L'intervista di Blocher al nostro giornale conferma l'unità sul piano federale, ma su quello cantonale gli obiettivi comuni non basteranno in eterno
Per l’alleanza tra Lega e Udc la campagna elettorale in vista delle elezioni federali del 22 ottobre arriva al momento giusto.
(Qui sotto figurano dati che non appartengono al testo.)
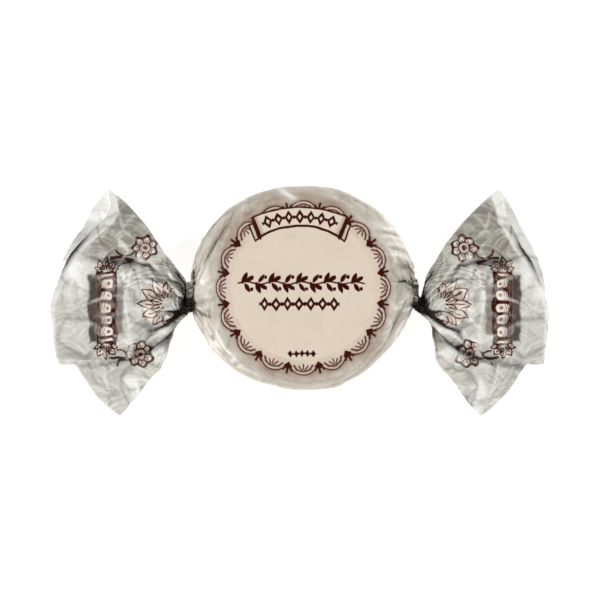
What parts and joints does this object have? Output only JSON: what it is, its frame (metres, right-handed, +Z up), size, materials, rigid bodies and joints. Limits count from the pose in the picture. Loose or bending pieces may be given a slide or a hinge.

Quale occasione migliore, infatti, di mostrarsi compatti, uniti, con gli stessi obiettivi e parlando la stessa lingua quando, non più tardi della scorsa primavera, si è consumata una battaglia vera e propria tra attacchi democentristi a un seggio leghista in Consiglio di Stato, il ‘siamo alle pistolettate’ con cui Boris Bignasca espresse tutta la sua ‘simpatia’ verso i compagni di avventura e tanti, troppi mal di pancia interni da ambo le parti.
Nell’intervista concessa in esclusiva a ‘laRegione’ nell’edizione odierna, Christoph Blocher si mostra il politico navigato e scafato qual è. A precisa domanda sui rapporti con la Lega, la risposta è stata che sono alleati e che i veri avversari sono gli altri partiti. Banale finché si vuole, ma è così. Se si guarda solo l’aspetto delle elezioni federali, però. Dove su tutti i temi in campo – dall’immigrazione al clima, dalla neutralità ai rapporti con l’Unione europea – l’intesa è granitica. Il punto è un altro, ed è tutto ticinese: questa alleanza a volte è un gigante forte, per carità, ma con i piedi potenzialmente d’argilla. Argilla ticinese.
La comunione d’intenti sotto la Cupola federale nasconde infatti situazioni che in Ticino, se i due partiti prima o poi non affronteranno, rischieranno di essere talmente ingestibili da non venir risolte con una pacca sulla spalla e un sorriso. La Lega è in calo costante, sia di consensi sia di deputati in Gran Consiglio, mentre l’Udc è in parabola ascendente ormai da tempo. Viene davvero da chiedersi fino a quando farà la portatrice d’acqua – e di consiglieri di Stato, Claudio Zali senza la lista unica con l’Udc difficilmente sarebbe stato riconfermato – e accetterà di essere socia di minoranza senza cercare, sul serio, se non il sorpasso un avvicinamento che, a oggi, parrebbe nelle sue possibilità.
Certo, la ricandidatura di Marco Chiesa al Consiglio degli Stati gode anche del sostegno della Lega. Sulla carta. Per questo è più che comprensibile come l’Udc ripeta spesso che la riconferma di Chiesa è tutto tranne che scontata e che andrà sostenuto fino all’ultimo voto. L’elettorato leghista, quello gagliardo e ‘delle origini’, quello senza giacca e cravatta insomma, avrà digerito l’attacco di Piero Marchesi al posto di Zali? Sarà sufficiente dire, ed è eufemisticamente incontestabile, che Chiesa continuerebbe le battaglie sull’asilo, l’immigrazione e la sovranità nazionale?
Indipendentemente da come andranno in Ticino, le prossime elezioni federali confermeranno che l’Udc è il primo partito, per distacco, in Svizzera. In questa fase storica così delicata, sia a livello internazionale sia a livello nazionale – con i rincari dei premi di cassa malati e del prezzo dell’energia, e con un potere d’acquisto sempre più eroso – i democentristi dovrebbero fare un passo verso le loro responsabilità istituzionali, magari riallacciando i rapporti col fronte borghese, e smettere di usare dei modi che in alcune occasioni sono parsi eccessivamente muscolari. Adesso il vento è in poppa. Ma avere due seggi in governo e fare opposizione continua nella società, e a volte in parlamento, è pagante fino a un certo punto. Citofonare in via Monte Boglia.